··· Available data ···
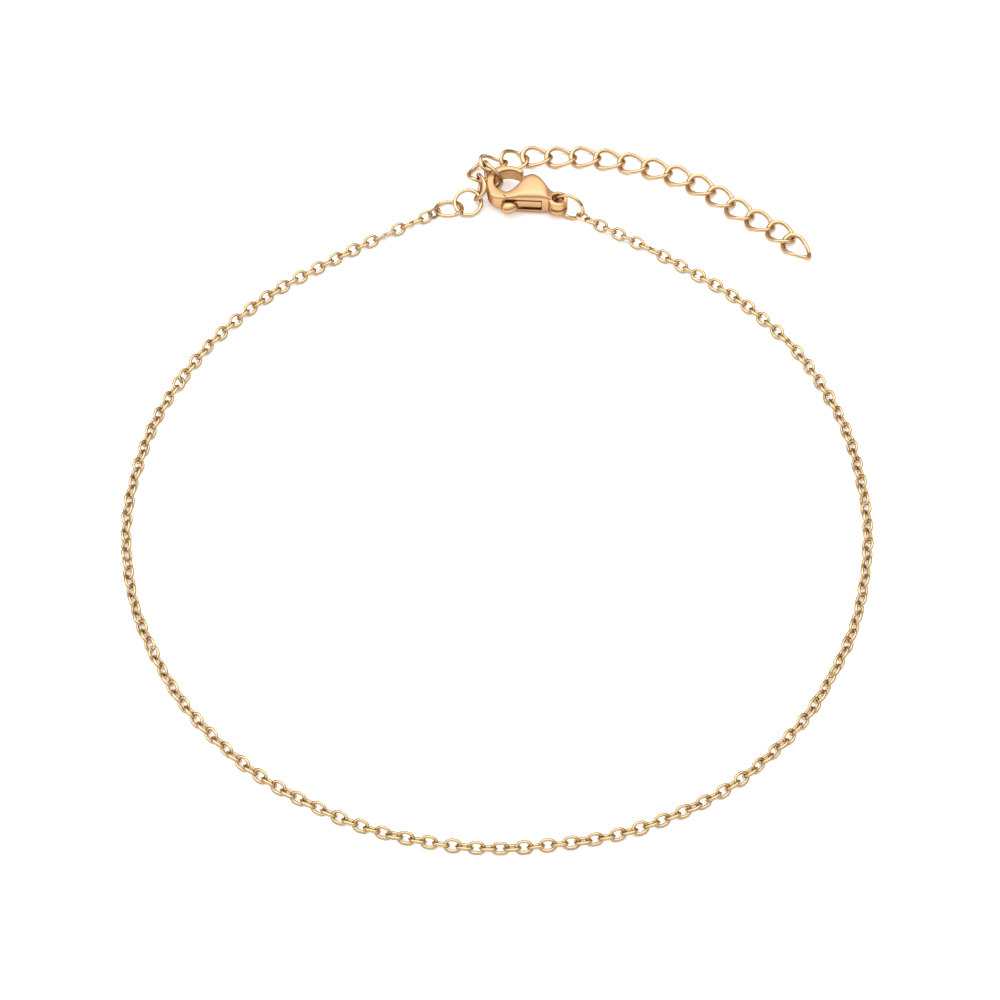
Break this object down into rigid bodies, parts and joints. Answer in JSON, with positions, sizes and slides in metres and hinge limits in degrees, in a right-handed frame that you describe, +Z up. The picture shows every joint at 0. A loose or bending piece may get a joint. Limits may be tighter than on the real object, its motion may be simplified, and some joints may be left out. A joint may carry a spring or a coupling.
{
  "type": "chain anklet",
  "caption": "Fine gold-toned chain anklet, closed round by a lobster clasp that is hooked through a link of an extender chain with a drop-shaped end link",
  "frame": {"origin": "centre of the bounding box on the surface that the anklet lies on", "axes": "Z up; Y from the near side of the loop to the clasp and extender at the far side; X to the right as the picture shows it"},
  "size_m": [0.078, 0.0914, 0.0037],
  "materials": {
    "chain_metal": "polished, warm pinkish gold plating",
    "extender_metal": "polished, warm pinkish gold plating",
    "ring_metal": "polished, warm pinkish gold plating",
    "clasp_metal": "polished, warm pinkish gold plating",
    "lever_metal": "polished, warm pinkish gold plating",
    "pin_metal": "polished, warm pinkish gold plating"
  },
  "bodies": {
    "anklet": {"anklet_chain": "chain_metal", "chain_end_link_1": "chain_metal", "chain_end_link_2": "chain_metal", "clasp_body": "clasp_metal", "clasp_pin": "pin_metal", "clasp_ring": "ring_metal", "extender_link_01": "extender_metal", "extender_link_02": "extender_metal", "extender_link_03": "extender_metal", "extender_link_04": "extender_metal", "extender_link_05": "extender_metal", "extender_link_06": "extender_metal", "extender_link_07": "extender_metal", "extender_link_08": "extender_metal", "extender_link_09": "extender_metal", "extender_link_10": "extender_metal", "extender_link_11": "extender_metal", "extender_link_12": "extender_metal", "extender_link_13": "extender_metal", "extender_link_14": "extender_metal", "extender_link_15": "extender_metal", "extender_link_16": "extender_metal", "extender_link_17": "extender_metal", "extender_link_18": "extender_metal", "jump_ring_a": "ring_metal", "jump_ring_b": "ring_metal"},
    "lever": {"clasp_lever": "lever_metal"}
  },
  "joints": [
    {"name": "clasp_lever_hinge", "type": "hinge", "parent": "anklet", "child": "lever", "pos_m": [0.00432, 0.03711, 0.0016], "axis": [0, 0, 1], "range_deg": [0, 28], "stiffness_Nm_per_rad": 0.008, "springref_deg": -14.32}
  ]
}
···
··· Available data ···
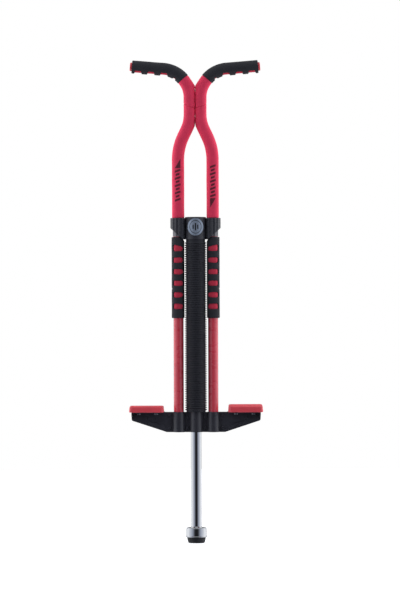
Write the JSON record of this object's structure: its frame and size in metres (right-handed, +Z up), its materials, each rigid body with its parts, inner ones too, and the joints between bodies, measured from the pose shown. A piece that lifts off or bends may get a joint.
···
What you have to do: Copy all the lines above that hold the string "right".

Worked answer:
Break this object down into rigid bodies, parts and joints. Answer in JSON, with positions, sizes and slides in metres and hinge limits in degrees, in a right-handed frame that you describe, +Z up. The picture shows every joint at 0. A loose or bending piece may get a joint. Limits may be tighter than on the real object, its motion may be simplified, and some joints may be left out. A joint may carry a spring or a coupling.
  "frame": {"origin": "centre of the bounding box on the surface that the anklet lies on", "axes": "Z up; Y from the near side of the loop to the clasp and extender at the far side; X to the right as the picture shows it"},
Write the JSON record of this object's structure: its frame and size in metres (right-handed, +Z up), its materials, each rigid body with its parts, inner ones too, and the joints between bodies, measured from the pose shown. A piece that lifts off or bends may get a joint.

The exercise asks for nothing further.